|“First, there is the old truth that ‘In the beginning is the body,’ with its desires, its powers, its manifold form of resistance to exploitation. As is often recognized, there is no social change, no cultural or political innovation that is not expressed through the body, no economic practice that is not applied to it.”|
Entering the gallery, a visitor met by a floor to ceiling colorscape, hanging under its own weight, a linen from the artist series “Bruises.” Alina started the series last year, responding to the violence and battered bodies on the news coming from her birthplace Belarus. On August 8, 2020 the nation came together in unprecedented unity to protest against the rigged presidential election of the man who has held power over the last 26 years, Alexander Lukashenko.

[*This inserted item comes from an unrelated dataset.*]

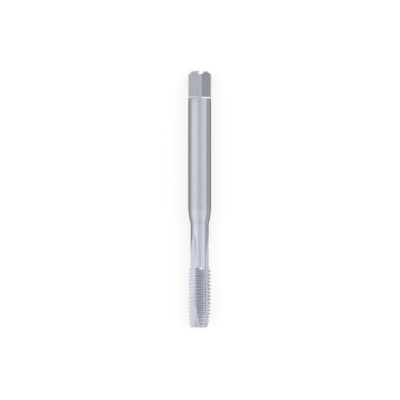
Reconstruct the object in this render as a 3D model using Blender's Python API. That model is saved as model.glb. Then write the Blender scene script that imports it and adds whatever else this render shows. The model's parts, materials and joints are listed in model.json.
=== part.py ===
"""Machine tap for an M8 x 1.25 right-hand thread, with a spiral point, three flutes and a reduced neck.

The tap is one piece of high-speed steel. It is drawn upright, as on a workshop drawing: the tip's
centre at the origin, the axis up local Z, the square at the top. Last, it is laid on its side along Y,
square end towards +Y, the way it comes to rest on a bench. Units are metres, angles are in degrees.
"""

from math import acos, asin, atan2, cos, pi, radians, sin, sqrt, tan

import bmesh
import bpy
from mathutils import Vector

# Thread
THREAD_DIAMETER = 0.0080
THREAD_PITCH = 0.00125
THREAD_ANGLE = 60.0
CREST_FLAT_SHARE = 1 / 8
ROOT_FLAT_SHARE = 1 / 6
THREAD_LENGTH = 0.0210
# Height by which the first whole groove at the top side stands off a whole turn from the tip
THREAD_PHASE = 0.00029
BACK_CHAMFER_ANGLE = 45.0

# Cutting lead at the tip, with each land relieved behind its cutting edge
LEAD_LENGTH = 0.0057
LEAD_ANGLE = 6.0
LEAD_RELIEF = 0.00012

# Neck, shank and square
OVERALL_LENGTH = 0.0900
NECK_CLEARANCE = 0.00001
NECK_LENGTH = 0.0153
TAPER_LENGTH = 0.0050
TAPER_RADIUS = 0.0260
SHANK_DIAMETER = 0.0080
GRINDING_STEP = 0.00003
SQUARE_LENGTH = 0.0090
SQUARE_ACROSS_FLATS = 0.0062
SQUARE_FILLET_RADIUS = 0.0008
SQUARE_TURN = -42.4
COLLAR_LENGTH = 0.0008
COLLAR_STEP = 0.00007
END_CHAMFER = 0.0011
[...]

Thousands of peaceful protesters looking for justice poured to the streets where they were met by authorities conducting indiscriminate beatings and brutal mass detentions, and dispersing crowds with truncheons, stun grenades, and water cannons. Over the following weeks, protesters made their battered bodies public to record the evidence of a human rights crisis in the country. Lukashenko claimed that the opposition fabricated the abuse and “girls painted their butts with blue color.”
“Bruise #16” (2021) watercolor on printed linen was created for this exhibition. Beneath it lies the text-based and site-specific work “Concrete Poems” covering the floors of the gallery. Alina brings together art historical references such as Dada and Brazilian “Concrete Art” and the literal interpretation of concrete poetry inspired by city scribbles, graffiti, and absurdisms.